1) I paid bills last night. Yes, I know that is required by law and all that, but it always makes me really, really twitchy. Especially when I say to my husband, “Do you have any more receipts for me?” so I can balance the checkbook? And he hands me a stack the size of my ample butt. NOT COOL.
2) I cried this morning about that fire. I don’t know why, it just scared the poop out of me. It was just…shocking. Shocking and frightening and horrifying and right in my freaking face.
3) I also cried because I saw a dead deer on the side of the road.
4) I then cried because someone gave me an enormous project this afternoon and I want someone (else) to review it before I turn it in. The person I need to review it is not here and will not be back until March. I’ve tried getting her on the phone and emailed her, to no avail. I told the girl who asked for it that it wouldn’t be ready today and she was cool with it, but still. My to-do list is as long as my hair and comparatively speaking? That’s pretty darn long. I didn’t need this additional stress added on me for absolutely no reason. It’s a long story, but basically she doesn’t really NEED this and probably won’t for several months and I have to bust my bottom getting it to her. And that irritates me.
5) I think I might possibly have PMS what with all the crying and so on, but I have absolutely no way of knowing since my period is completely jacked up.
6) I have to turn in my Girl Scout cookie order tonight and since I’m new at these things, I don’t know what to order. I mean, yes, I understand I have to order the boxes that people selected from our order forms (which was, at last count, SEVEN HUNDRED AND SIXTY ONE BOXES! People! I have four girls! And they sold that freaking much! Rock!). But I also have to order cookies for booth sales. I mean, how do I know I’ll have a successful booth? What if I don’t GET the coveted Wal-Mart booth slot? I could end up at the Big Lots and have a crap-ton of left over cookies, which *I* will have to pay for and which *I* don’t want/need to eat. I’m trying to be conservative in my estimates here, but there is absolutely no guidance and I’m supposed to, you know, be an ADULT and all and able to figure this crap out.
7) I just never feel like I have any guidance at all. Like I’m totally winging everything which makes me feel like a huge idiot. I really hate feeling like a huge idiot all the time!
8) I’m dreading driving home. I want to go home. I enjoy home and I enjoy being at home, but the 40 minute drive among the insane just really doesn’t appeal to me right now. Particularly since I was almost killed not one, not two, but THREE times yesterday. I was just trying to drive home. Three different cars at three different times gleefully rolled right into my lane without even noticing I was there. Clearly, my fat ass as well as my 3000 pound car are just completely invisible.
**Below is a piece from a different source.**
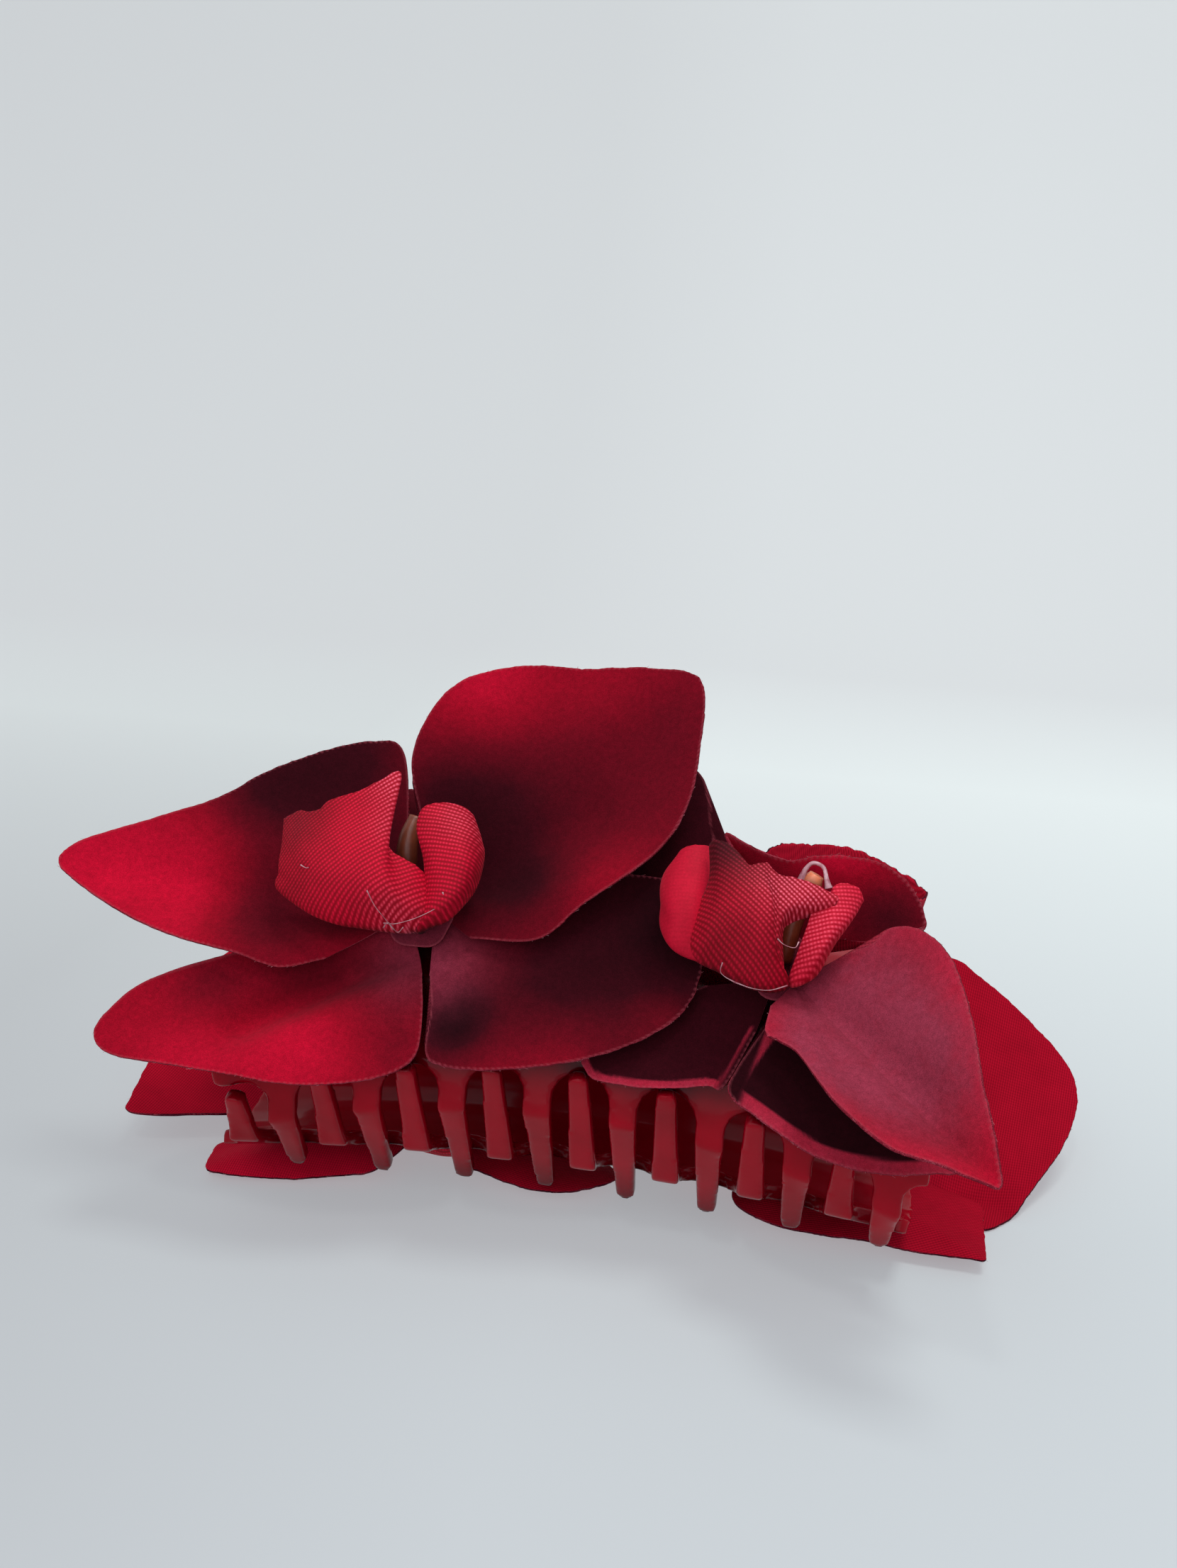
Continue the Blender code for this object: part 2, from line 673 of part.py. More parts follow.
# ---- assembly ---------------------------------------------------------------------------------
def corners_in_world():
    bpy.context.view_layer.update()
    graph = bpy.context.evaluated_depsgraph_get()
    points = []
    for obj in bpy.data.collections[COLLECTION].objects:
        if obj.type == "EMPTY":
            continue
        shown = obj.evaluated_get(graph)
        mesh = shown.to_mesh()
        points += [shown.matrix_world @ vertex.co for vertex in mesh.vertices]
        shown.to_mesh_clear()
    return points


def main():
    clear_scene()
    parts = new_collection(COLLECTION)
    cutters = new_collection("cutters")

    clip = bpy.data.objects.new("clip_frame", None)
    parts.objects.link(clip)
    clip.rotation_euler = (math.radians(TIP_ANGLE), 0.0, 0.0)
    clip.location = (0.0, 0.0, HINGE_HEIGHT * MM)
    upper = bpy.data.objects.new("upper_body", None)
    lower = bpy.data.objects.new("lower_body", None)
    lower_jaw_frame = bpy.data.objects.new("lower_jaw_frame", None)
    for empty, parent in ((upper, clip), (lower, clip), (lower_jaw_frame, lower)):
        parts.objects.link(empty)
        empty.parent = parent
    # The lower jaw is the same moulding turned half a turn about the forward axis.
    lower_jaw_frame.rotation_euler = (0.0, math.pi, 0.0)

    make_jaw("upper_jaw", upper, parts, cutters)
    make_jaw("lower_jaw", lower_jaw_frame, parts, cutters)
    make_pin(lower, parts)
    make_spring(lower, parts)
    make_upper_orchid("upper_left", UPPER_LEFT, upper, parts)
    make_upper_orchid("upper_right", UPPER_RIGHT, upper, parts)
    make_lower_orchid("lower_left", LOWER_LEFT, lower, parts)
    make_lower_orchid("lower_right", LOWER_RIGHT, lower, parts)

    # The middle of the footprint becomes the origin.
    points = corners_in_world()
    for axis in (0, 1):
        low = min(point[axis] for point in points)
        high = max(point[axis] for point in points)
        clip.location[axis] -= (low + high) / 2
    clip.location.z -= min(point.z for point in points)
    bpy.context.view_layer.update()
    print("hinge axis at", [round(value, 5) for value in clip.matrix_world.translation])


main()
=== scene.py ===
"""Looks of a claw hair clip with four silk orchids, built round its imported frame.

Lengths are millimetres and angles are degrees unless a comment says otherwise. Shapes are made in
three kinds of local frame and carried into the row frame by a matrix:
- the clip frame has its origin on the hinge axis, X along the clip, -Y towards the teeth and +Z
  on the upper jaw's side, and it is tipped TIP_ANGLE about X;
- an upper orchid's frame sits at its heart with +Z out of its face;
- a lower orchid's frame is level, with +Z towards the jaw it is glued to.
"""

import json
import math
import random

import bmesh
import bpy
import numpy as np
from mathutils import Matrix, Vector, noise


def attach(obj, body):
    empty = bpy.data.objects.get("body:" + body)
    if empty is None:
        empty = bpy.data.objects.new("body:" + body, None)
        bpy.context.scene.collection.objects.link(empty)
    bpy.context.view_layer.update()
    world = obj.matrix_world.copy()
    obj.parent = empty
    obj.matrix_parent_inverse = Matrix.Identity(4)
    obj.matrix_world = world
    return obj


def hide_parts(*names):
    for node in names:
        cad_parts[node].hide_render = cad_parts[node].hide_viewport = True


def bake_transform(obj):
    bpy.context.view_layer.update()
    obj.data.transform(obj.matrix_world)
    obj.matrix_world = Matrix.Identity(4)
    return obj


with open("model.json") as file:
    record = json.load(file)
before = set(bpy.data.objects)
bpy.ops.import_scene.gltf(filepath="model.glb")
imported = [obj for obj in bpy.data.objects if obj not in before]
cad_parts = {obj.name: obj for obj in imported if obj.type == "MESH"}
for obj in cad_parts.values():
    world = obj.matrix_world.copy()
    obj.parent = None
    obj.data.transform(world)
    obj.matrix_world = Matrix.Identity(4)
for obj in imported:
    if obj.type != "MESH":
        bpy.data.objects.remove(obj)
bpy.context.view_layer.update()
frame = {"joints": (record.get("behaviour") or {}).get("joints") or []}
HINGE = Vector(frame["joints"][0]["pos_m"])
UPPER, LOWER = "upper_body", "lower_body"

MM = 0.001
WELD_DISTANCE = 1e-7
CLOTH = 0.42                # thickness of the stamped cloth
TIP_ANGLE = 27.0
TO_CLIP = Matrix.Translation(HINGE) @ Matrix.Rotation(math.radians(TIP_ANGLE), 4, "X")
SCALE = Matrix.Scale(MM, 4)
draw = random.Random(11)


# ---- small maths --------------------------------------------------------------------------------
def circle(count):
    return np.linspace(0, 2 * math.pi, count, endpoint=False)


def smoothstep(t):
    t = np.clip(t, 0.0, 1.0)
    return t * t * (3.0 - 2.0 * t)


def polar(azimuth, distance):
    turn = np.radians(azimuth)
    return np.stack([distance * np.cos(turn), distance * np.sin(turn)], -1)


def spline(points, samples):
    """A smooth curve through the points, with this many samples in each span."""
    p = np.asarray(points, float)
    p = np.vstack([2 * p[0] - p[1], p, 2 * p[-1] - p[-2]])
    t = (np.arange(samples) / samples)[:, None]
    spans = []
    for a, b, c, d in zip(p, p[1:], p[2:], p[3:]):
        linear = (c - a) * t
        square = (2 * a - 5 * b + 4 * c - d) * t**2
        cube = (3 * b - a - 3 * c + d) * t**3
        spans.append(0.5 * (2 * b + linear + square + cube))
    return np.vstack([*spans, p[-2]])


def lengths(curve):
    """Distance along a polyline at each of its points."""
    steps = np.linalg.norm(np.diff(curve, axis=0), axis=1)
    return np.concatenate([[0.0], np.cumsum(steps)])


def at_length(curve, wanted):
    """Points of a polyline at these distances along it."""
    along = lengths(curve)
    return np.stack([np.interp(wanted, along, curve[:, k]) for k in range(curve.shape[1])], -1)


def evenly(curve, step):
    total = lengths(curve)[-1]
    return at_length(curve, np.linspace(0.0, total, max(int(total / step), 8)))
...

9) I’m feeling very old and stupid and tired. I’m not old at all, but compared to the majority of the people I just graduated with back in December? My social security number should be like, 1. I mean, seriously. Don’t a lot of people graduate college and jet off to Europe to find themselves or something? I’ve found myself and would like a complete refund, please.
10) I’m tired, bummed out and far more stressed than I should be. It’s only Wednesday and I’m ready for this week to be over.
11) I have a huge pimple right underneath my lower lip. I’m freaking 31 years old and I need the Proactive that P-Diddy and Jessica Simpson pimp on television. Sweet Lord.
12) Someone just handed me more work that I don’t understand. I nodded politely and pretended I get it, but I don’t. I guess I’ll be taking it home to figure it out.
13) My washer and dryer broke. We have the stack unit, so it’s both washer and dryer? Yeah. Broke. The washer stopped spinning and then the dryer stopped heating. It’s only about 2 ½ years old. So I had to buy a new one. It was not cheap, which also makes me twitchy. They are bringing it on Friday, which will be a nice excuse for me to hopefully leave work early. Granted they will be calling me tomorrow with the four hour window in which they will arrive and I have no idea if that window will be within the 8am to noon range or the 1pm to 5pm range, but I’m desperately hoping for the later.
14) I looked at someone else’s wedding pictures today and it made me mad that my wedding was so freaking sucky. I know, I know. Water under the bridge. I have a lovely marriage and all that crap. Still. It would have been nice to be the Queen for a day. Just one day.
15) I’ve been exercising a lot and losing weight (I think. I did order a scale, so soon I’ll know for sure!) and my belly is ITCHY all the time! It’s really getting embarrassing.